My cousin Donald was the son of my mother’s oldest sister, Ethel. He and I share the distinction of being “our” generation’s two “only” children. I have no conscious memory of him. He died at the age of 23, when I was no more than 6 or 7.

My Aunt Ethel was born in 1907 to Uncle Bronty’s 1922 and he and Donald were not all that far apart in age. Certainly close enough for there to be a couple of anecdotes concerning the two of them.

One that I recall in particular was of the time they and other members of the family were up in the mountains to enjoy the snow. I am supposing that it was a general family trip when they were both kids, most probably Aunt Ethel’s branch of the family with Uncle Bronty along for the fun. Ma and Dad may have been along as well, or even the whole clan.

I suspect that such an outing was a long-standing family tradition. Certainly when I was growing up, Ma, Dad, and I would make at least one trip up to Mt. Baldy each winter to tramp about in the snow for half a day before stopping off in Montclair on the way home for spaghetti. By that time, Ma’s three sisters had long gone off to Washington State, Uncle Bronty and Aunt Pisces were raising their own family and Donald was dead.

Even the stories concerning him are fading out by now, and this is a belated effort to pin a couple of them down before they disappear completely.

Uncle Bronty’s specialty was machines, not woodworking, so I am assuming that the toboggan was not a homemade effort. In any case, he and Donald set off down the mountain on it and ultimately ran it into a tree.

It split.

So did their blue jeans. Both pairs.

And both sets of glasses were knocked off into the snowbank.

Did I mention that Ethel as well as Uncle Bronty had inherited their mother’s appalling eyesight? Well, so had Donald. At that time he and Uncle Bronty wore “coke bottoms”. I will draw a merciful veil upon them in their predicament.

But the underlying point to this story is that this incident is perfectly in character for every tale concerning Donald that I can ever remember being told. The boy was accident-prone to a positively legendary degree.

Donald was the kid who would sit on a curb and really did get his feet run over.

At least according to Ma. I do not know if it really happened. (But I doubt it.)

There was an enduring connection between Donald and Ma insofar as she had been one of his most frequent caretakers while he was growing up. Despite my own opinions regarding my mother, I can readily appreciate that she was well equipped to become any normal child’s very favorite aunt. Still, her “Donald” stories were not numerous, nor frequently told.

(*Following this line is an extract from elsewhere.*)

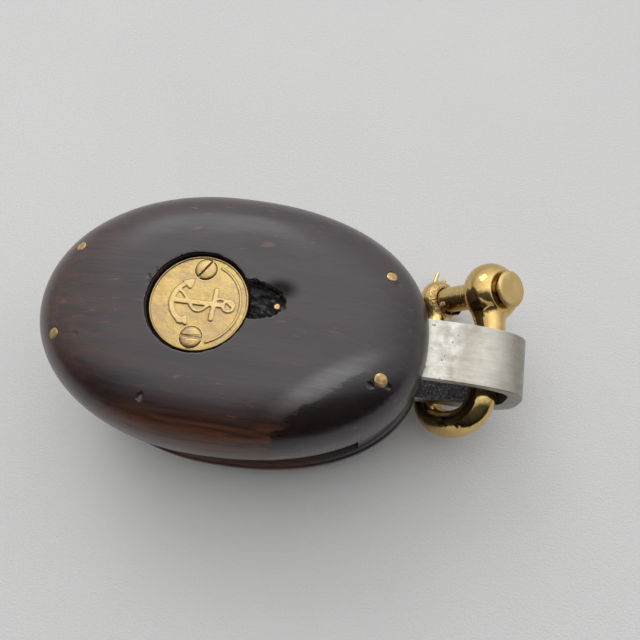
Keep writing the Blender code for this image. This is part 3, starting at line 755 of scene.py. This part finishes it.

They were suggestive, however. And while I doubt that anyone in the family would have confirmed it, had I ever brought up the subject, one or two them strongly suggest to me that he may have grown up to be gay.

My cousin Val, by contrast, was told that after Donald died there was an Asian girl somewhere with a little altar that had his picture on it and some incense sticks burning. Somehow, this addition to the tale (a bit of embroidery from Uncle Bronty, which I was only told of after Val had gone online and read the original version of this essay) comes across to me as so exaggerated as to offer no real contradiction. But it hardly matters at this distance of time one way or another. He certainly grew up to be unlucky.

For, despite all indications to the contrary, Donald did live to grow up. Just. More or less intact, too. I have always assumed that if he wasn’t simply too young, it was his eyesight that kept him out of the Army during WWII. It did not, however, keep him from joining the Merchant Marines.

I do not recall the name of his ship. But I remember being told that it was loaded with wheat, engaged in a crossing of the North Atlantic, in, I believe the late winter of ’52 or ’53 (in connection with the Marshall Plan perhaps? Was the Marshall Plan still in effect by then?) when it ran into a storm. A distress signal was sent and received; but not a stick or a scrap of the ship was ever found.

We had not seen him often after he was grown, for he was a seaman and his duty was to his ship. But on those occasions that he was on leave and in reach of Los Angeles he had always made a point of visiting Ma. The last of these visits had been when I was a toddler.

In accordance with what was evidently a standard joke between them, upon departure, he had teased her by leaving behind a dirty black handprint above the kitchen door, which she, at 5’2” would have to climb a stepladder to remove.

As I say, I do not actually remember my cousin Donald at all. I have only the fading recollection of a period when I was six or seven when Ma’s eye might occasionally be caught by the patch of wall above the kitchen door and dissolve into tears.